High-performance polyurethane control arm bushings are a popular alternative for high-performance and racing applications. Offered by manufacturers including Energy Suspension, polyurethane bushings are much more durable than rubber and are unaffected by chemicals, road salt, or lubricants. They also have a harder durometer rating, resulting in reduced deflection and improved handling. Max Manning of Energy Suspension notes that “polyurethane bushings are much more durable than rubber.”
“We’ve had customers that have used our product continually for over 20 years without any issues,” states Manning. Energy Suspension custom tailors bushing durometer to meet the demands of the specific application, according to Manning, and has a wide variety of formulations to choose from.
Another option for high-performance street or racing applications are aluminum control arm bushings with Delrin inserts, offered by Global West Suspension. A synthetic polymer that is rigid and virtually friction free, Delrin bushings have become particularly popular on drag racing applications.
While not suitable for street operation, steel control arm bushings may be used for racing applications. Traditional steel bushings feature a two-piece design and many include zerk fittings to allow lubrication. Steel bushings are also available from a variety of suppliers fitted with either nylon inserts, monoball bearings, or needle thrust bearings. Allstar Performance offers bushings fitted with needle bearings for the ultimate in smooth, quick suspension response. These special bushings are extremely effective in providing greatly improved handling and enhanced durability. Regardless of design, all steel bushings must be greased periodically to maintain maximum effectiveness.
When choosing bushings for racing, be sure to check sanctioning body rules. For example, the Allstar Performance bushings with needle bearings are not IMCA legal. Allstar offers nylon inserts that may be substituted for the needle bearings in order to meet IMCA rules Bushing replacement may be accomplished by first removing the control arm from the vehicle.
Follow by cleaning and lubricating the installation area as the bushing may be removed using one of two methods. The most popular method involves using a specialized bushing installation/ removal tool to press the bushing out of the control arm. OEM-style bushings may also be removed by heating the bushing shell with a propane torch until the rubber insert melts, allowing the bushing shell to then be collapsed and driven out with a hammer. After cleaning and lubrication of the installation area, the new bushing may then be pressed in using an installation tool.
Once the bushings have been replaced and the control arm is ready to be re-installed, steel bushings that lack zerk fittings may be secured to the chassis using specially bolts with grease channels, if desired, such as those offered by Howe Racing Enterprises. Available for popular GM and Ford applications, the bolts include an internal grease channel and zerk fitting that allows periodic lubrication.

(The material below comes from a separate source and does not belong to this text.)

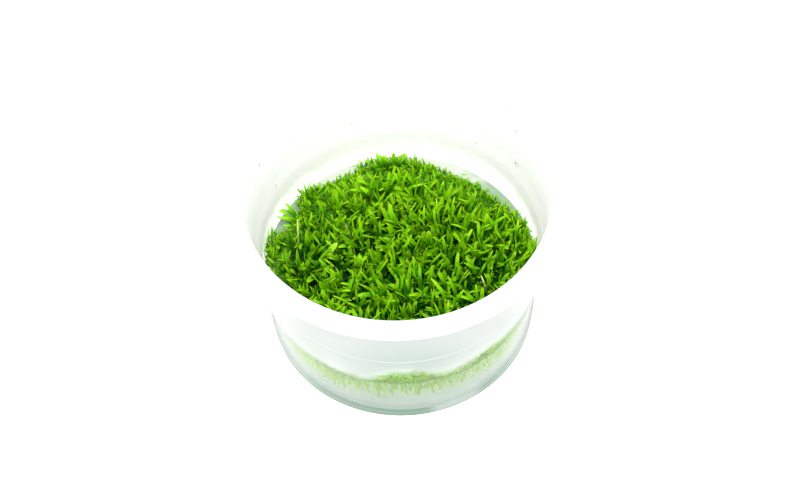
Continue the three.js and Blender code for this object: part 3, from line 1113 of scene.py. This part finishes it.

When re-installing control arms fitted with rubber bushings, it is important that the control arm bolts aren’t torqued until the suspension is fully loaded. Tightening the bolts while the vehicle is on a shop hoist, for example, will cause the bushings to bind once the suspension is loaded, potentially damaging them and shortening their life expectancy.
Taking care in selecting the proper control arm bushings will not only aid the car’s handling characteristics, but also provide smooth suspension response without any bind or deflection for many years to come.